▶ Task description
Look through the material below. Copy every line with the string "body" in it.

___

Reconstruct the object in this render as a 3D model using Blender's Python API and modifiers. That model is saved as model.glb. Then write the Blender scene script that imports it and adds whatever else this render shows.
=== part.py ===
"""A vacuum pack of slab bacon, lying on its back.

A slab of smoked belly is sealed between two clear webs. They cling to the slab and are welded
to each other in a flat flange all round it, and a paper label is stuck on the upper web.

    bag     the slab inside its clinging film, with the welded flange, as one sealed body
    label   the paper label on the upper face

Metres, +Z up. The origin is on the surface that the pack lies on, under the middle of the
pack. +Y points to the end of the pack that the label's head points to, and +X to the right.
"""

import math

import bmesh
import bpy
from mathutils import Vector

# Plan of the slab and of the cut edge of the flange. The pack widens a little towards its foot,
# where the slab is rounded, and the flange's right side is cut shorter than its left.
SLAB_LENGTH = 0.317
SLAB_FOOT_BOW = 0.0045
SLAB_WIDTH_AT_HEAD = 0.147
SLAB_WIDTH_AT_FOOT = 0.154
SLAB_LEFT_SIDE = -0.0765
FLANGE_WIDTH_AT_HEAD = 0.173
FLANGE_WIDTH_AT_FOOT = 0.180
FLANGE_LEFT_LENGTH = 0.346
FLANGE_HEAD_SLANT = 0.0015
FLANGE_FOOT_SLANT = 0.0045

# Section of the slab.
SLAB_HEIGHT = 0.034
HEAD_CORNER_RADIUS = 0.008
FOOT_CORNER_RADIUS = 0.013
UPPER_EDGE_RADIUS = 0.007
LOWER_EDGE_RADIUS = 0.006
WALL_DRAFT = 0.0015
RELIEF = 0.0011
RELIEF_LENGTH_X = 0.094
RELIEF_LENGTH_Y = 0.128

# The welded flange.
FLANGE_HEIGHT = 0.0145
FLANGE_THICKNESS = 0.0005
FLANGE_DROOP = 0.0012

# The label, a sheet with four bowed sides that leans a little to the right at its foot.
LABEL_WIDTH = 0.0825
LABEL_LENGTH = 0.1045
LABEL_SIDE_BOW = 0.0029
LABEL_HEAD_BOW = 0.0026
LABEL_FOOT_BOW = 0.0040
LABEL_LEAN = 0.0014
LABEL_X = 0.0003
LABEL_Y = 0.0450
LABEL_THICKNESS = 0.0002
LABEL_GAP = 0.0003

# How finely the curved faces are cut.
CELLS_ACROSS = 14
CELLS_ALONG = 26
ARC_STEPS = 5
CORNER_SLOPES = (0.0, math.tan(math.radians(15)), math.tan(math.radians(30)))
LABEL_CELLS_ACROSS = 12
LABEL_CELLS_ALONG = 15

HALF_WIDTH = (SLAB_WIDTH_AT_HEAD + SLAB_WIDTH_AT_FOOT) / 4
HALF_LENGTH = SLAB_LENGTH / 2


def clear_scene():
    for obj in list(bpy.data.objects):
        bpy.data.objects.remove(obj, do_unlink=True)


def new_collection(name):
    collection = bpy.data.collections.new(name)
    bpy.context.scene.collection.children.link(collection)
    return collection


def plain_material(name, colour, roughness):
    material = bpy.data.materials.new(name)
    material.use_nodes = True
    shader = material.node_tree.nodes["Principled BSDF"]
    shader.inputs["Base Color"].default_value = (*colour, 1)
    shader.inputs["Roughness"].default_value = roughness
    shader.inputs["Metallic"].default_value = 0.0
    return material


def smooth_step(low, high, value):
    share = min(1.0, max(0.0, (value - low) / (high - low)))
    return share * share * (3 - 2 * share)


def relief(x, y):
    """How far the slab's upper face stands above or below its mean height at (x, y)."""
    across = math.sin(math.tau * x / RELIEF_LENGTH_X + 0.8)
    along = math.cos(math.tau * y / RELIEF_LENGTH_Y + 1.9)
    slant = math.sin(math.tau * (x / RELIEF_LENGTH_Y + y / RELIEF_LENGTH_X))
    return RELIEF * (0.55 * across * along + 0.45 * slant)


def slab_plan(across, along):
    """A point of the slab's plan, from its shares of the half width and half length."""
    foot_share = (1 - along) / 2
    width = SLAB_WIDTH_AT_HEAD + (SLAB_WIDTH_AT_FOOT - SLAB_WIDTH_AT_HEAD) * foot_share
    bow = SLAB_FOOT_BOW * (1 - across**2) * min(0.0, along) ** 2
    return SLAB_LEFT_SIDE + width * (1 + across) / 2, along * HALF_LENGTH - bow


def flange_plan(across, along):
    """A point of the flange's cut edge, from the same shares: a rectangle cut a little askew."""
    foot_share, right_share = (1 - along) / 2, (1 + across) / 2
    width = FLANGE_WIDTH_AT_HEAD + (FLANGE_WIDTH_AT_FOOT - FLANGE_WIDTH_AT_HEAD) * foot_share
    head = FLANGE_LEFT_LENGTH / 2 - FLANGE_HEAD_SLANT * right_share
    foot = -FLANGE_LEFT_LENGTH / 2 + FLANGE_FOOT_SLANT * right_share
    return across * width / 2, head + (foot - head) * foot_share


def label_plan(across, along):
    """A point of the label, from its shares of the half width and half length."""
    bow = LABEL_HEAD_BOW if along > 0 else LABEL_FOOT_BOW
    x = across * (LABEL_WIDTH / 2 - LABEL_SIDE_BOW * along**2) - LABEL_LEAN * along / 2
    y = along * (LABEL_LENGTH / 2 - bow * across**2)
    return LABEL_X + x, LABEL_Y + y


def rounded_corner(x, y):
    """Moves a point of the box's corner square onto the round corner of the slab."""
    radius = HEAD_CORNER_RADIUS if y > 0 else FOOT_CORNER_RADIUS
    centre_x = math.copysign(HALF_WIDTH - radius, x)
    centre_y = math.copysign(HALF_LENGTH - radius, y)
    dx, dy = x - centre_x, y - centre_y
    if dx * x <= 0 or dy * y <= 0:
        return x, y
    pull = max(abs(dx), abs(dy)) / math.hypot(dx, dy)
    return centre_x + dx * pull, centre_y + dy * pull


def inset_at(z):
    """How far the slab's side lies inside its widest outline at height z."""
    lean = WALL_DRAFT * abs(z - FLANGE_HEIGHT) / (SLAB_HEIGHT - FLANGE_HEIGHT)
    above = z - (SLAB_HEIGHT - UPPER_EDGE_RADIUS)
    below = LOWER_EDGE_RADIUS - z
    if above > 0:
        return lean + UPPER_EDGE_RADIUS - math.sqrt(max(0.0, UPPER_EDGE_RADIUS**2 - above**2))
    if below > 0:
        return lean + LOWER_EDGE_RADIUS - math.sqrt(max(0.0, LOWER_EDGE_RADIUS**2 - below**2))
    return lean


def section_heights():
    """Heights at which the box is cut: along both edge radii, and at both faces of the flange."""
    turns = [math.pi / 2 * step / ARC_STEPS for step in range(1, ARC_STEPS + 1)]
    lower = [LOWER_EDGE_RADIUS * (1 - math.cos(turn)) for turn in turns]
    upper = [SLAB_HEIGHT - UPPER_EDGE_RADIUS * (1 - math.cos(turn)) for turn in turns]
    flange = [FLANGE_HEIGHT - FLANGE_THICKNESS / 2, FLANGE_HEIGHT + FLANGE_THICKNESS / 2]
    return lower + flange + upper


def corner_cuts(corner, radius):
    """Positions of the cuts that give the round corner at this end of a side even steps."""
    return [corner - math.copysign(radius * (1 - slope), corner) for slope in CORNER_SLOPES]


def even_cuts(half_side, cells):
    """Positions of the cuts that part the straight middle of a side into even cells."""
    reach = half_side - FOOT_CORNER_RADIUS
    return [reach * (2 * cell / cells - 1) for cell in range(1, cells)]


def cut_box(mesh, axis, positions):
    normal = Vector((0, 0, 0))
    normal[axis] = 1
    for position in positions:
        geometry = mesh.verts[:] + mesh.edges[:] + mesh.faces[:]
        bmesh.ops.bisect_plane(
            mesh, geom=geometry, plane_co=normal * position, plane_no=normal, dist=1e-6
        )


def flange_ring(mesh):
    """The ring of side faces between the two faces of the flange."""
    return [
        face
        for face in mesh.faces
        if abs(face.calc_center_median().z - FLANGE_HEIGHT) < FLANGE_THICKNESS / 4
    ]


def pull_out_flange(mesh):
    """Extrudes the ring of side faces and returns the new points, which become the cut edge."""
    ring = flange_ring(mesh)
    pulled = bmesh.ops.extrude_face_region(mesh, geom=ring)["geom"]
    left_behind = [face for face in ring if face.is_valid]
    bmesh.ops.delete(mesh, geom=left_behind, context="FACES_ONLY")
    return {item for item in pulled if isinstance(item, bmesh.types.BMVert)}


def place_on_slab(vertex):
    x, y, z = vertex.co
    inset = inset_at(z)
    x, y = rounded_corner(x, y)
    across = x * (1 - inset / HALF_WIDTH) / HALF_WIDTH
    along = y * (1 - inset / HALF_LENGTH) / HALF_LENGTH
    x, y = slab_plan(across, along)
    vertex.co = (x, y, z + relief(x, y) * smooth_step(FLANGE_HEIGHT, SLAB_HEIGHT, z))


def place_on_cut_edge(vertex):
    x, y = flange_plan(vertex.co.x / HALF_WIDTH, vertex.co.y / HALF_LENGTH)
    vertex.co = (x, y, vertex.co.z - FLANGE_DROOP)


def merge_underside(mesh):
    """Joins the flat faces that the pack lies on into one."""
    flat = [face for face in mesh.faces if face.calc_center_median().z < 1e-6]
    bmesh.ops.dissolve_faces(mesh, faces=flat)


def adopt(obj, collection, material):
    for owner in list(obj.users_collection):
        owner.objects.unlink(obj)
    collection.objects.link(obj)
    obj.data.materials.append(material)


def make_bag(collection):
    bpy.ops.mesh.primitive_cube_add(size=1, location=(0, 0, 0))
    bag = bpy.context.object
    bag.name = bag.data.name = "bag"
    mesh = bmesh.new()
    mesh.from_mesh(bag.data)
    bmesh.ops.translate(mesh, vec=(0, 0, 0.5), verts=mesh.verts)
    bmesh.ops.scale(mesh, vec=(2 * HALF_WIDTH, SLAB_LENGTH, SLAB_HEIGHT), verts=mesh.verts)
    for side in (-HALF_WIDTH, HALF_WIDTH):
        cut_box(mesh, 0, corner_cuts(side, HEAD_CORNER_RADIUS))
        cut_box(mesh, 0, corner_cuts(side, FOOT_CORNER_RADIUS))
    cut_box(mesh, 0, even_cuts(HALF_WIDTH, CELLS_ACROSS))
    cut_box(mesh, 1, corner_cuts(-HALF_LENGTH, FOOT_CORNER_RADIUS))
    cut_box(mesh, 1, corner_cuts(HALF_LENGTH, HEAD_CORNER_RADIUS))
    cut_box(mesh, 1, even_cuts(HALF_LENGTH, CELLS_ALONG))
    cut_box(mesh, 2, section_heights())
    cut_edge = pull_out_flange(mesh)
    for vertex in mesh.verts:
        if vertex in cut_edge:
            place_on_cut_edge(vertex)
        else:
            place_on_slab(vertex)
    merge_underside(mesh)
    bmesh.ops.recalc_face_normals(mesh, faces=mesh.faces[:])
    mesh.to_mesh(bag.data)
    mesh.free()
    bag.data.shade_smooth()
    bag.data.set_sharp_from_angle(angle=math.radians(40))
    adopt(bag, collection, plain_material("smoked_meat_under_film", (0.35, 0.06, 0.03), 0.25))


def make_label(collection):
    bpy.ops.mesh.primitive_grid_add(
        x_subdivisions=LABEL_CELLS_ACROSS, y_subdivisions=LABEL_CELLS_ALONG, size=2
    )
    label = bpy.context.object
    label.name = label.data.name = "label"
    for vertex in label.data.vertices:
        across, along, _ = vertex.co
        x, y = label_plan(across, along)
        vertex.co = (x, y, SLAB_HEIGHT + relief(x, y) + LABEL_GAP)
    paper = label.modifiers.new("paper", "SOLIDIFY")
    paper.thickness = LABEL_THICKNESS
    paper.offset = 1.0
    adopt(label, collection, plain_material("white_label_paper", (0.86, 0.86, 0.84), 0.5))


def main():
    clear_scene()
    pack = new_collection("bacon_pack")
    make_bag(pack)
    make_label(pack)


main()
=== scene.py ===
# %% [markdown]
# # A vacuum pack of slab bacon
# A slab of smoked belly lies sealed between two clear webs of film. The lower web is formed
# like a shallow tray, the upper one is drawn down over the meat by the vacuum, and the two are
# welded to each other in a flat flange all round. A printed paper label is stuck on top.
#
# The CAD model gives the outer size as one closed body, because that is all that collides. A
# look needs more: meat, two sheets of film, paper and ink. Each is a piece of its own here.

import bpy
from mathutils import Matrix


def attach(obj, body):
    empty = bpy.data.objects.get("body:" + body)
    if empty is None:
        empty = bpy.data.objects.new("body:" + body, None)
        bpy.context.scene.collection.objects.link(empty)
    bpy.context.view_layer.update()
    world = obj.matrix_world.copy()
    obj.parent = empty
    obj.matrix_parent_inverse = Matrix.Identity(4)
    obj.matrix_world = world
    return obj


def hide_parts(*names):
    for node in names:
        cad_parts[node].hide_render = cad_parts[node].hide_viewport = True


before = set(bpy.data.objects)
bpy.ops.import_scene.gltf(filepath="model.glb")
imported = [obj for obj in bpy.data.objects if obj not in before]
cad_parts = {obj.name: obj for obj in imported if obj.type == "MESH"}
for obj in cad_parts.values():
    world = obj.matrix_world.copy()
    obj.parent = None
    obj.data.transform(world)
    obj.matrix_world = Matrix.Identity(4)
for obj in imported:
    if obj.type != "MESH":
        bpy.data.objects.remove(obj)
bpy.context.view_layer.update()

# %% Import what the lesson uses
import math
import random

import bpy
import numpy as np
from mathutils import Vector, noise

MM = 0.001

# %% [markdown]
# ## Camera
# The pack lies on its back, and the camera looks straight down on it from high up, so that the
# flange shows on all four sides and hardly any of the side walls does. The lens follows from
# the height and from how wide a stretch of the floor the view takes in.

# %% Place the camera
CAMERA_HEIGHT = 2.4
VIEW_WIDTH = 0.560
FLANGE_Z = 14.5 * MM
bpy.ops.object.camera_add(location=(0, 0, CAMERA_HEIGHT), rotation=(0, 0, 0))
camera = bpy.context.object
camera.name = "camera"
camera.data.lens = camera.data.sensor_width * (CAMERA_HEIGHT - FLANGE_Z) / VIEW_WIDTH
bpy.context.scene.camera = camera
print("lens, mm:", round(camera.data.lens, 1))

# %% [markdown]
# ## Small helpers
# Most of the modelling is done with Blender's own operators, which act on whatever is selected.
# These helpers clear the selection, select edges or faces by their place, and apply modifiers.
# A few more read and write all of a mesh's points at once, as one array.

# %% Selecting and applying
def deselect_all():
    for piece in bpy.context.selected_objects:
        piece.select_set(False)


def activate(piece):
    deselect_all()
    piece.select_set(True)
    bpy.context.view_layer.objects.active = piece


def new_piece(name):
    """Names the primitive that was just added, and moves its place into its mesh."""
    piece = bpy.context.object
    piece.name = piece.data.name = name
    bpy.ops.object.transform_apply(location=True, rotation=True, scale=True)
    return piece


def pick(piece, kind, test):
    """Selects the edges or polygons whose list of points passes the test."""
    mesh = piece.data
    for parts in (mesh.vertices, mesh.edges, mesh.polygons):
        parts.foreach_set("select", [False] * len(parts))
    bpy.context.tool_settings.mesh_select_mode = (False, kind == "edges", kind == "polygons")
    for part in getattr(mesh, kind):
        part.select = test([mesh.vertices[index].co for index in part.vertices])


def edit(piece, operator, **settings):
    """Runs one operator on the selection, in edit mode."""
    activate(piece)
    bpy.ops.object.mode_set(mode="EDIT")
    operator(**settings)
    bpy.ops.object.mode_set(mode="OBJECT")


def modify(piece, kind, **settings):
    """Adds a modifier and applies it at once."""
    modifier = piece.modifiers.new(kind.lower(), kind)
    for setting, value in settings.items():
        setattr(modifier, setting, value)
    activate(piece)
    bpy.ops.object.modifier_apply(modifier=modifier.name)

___

▶ Task solution
    bag     the slab inside its clinging film, with the welded flange, as one sealed body
# The CAD model gives the outer size as one closed body, because that is all that collides. A
def attach(obj, body):
    empty = bpy.data.objects.get("body:" + body)
        empty = bpy.data.objects.new("body:" + body, None)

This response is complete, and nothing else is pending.